A five-card Agentic Media note on Perplexity Comet, Comet Plus, and Cloudflare pay-per-crawl: when the browser becomes a delegated reader and actor, publisher compensation stops being a simple pageview question.
If an AI browser reads the web on your behalf, should publishers count that as a visit, a search citation, or a paid action?

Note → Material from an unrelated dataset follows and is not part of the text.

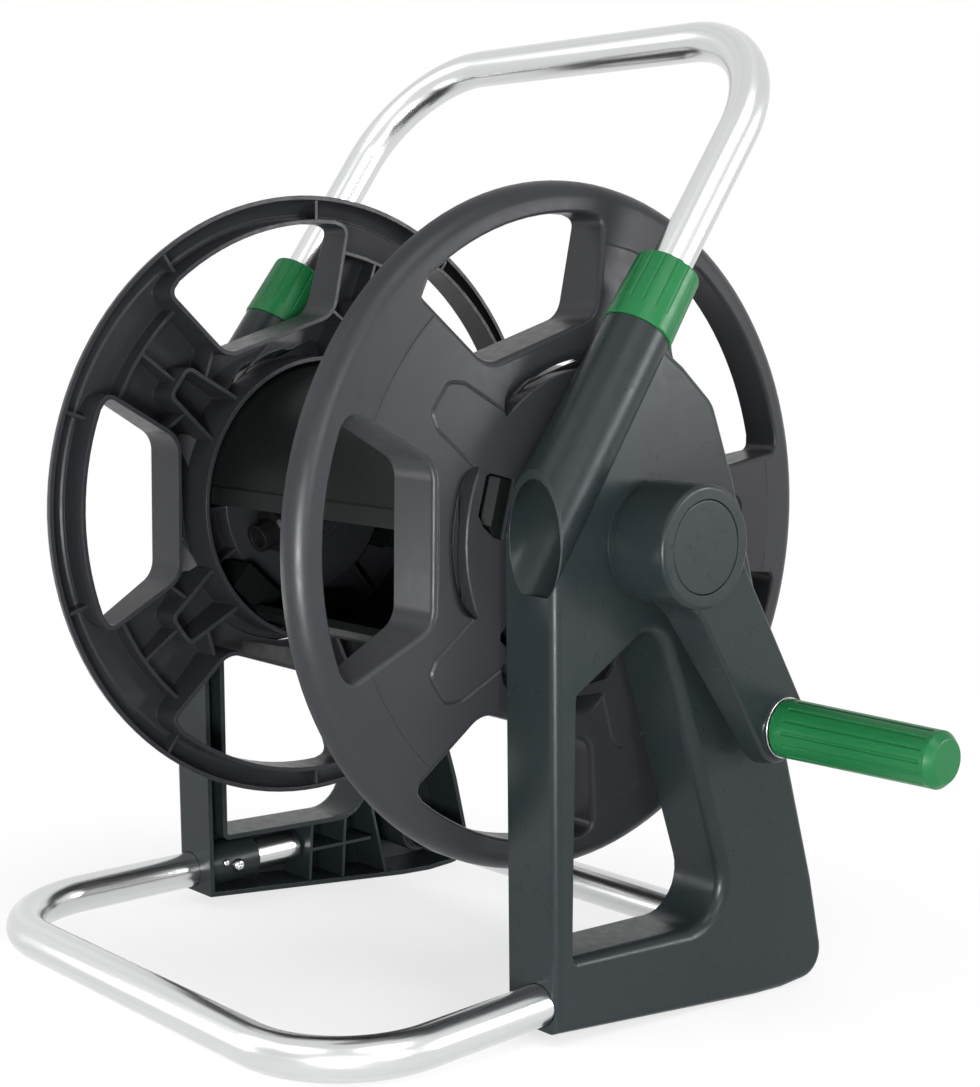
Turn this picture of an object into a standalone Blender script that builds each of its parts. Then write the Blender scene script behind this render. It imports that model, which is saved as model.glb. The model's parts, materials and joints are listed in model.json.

Perplexity introduced Comet on July 9, 2025 as a browser where the assistant can conduct browsing sessions, compare what you are reading with prior context, book meetings, send email, or buy something from instructions. 1
TechCrunch described Comet Assistant as a browser-side AI agent that can summarize email and calendar events, manage tabs, and navigate web pages, while its hands-on test also found access trade-offs and a wrong-date failure during a parking-booking task. 2
The publisher question gets sharper with Comet Plus: Perplexity says the model allocates revenue around three kinds of value, human visits, search citations, and agent actions. 3 Its initial launch partners included Condé Nast, Fortune, Le Figaro, Le Monde, the Los Angeles Times, and The Washington Post. 4
Cloudflare is pushing a different control layer: pay per crawl gives publishers allow, charge, or block choices for AI crawler access and uses HTTP 402 as a payment-required signal. 5
Reddit question: if the reader delegates the reading to an agent, what feels fair to you, paying like a user, treating it like browser traffic, or something else entirely?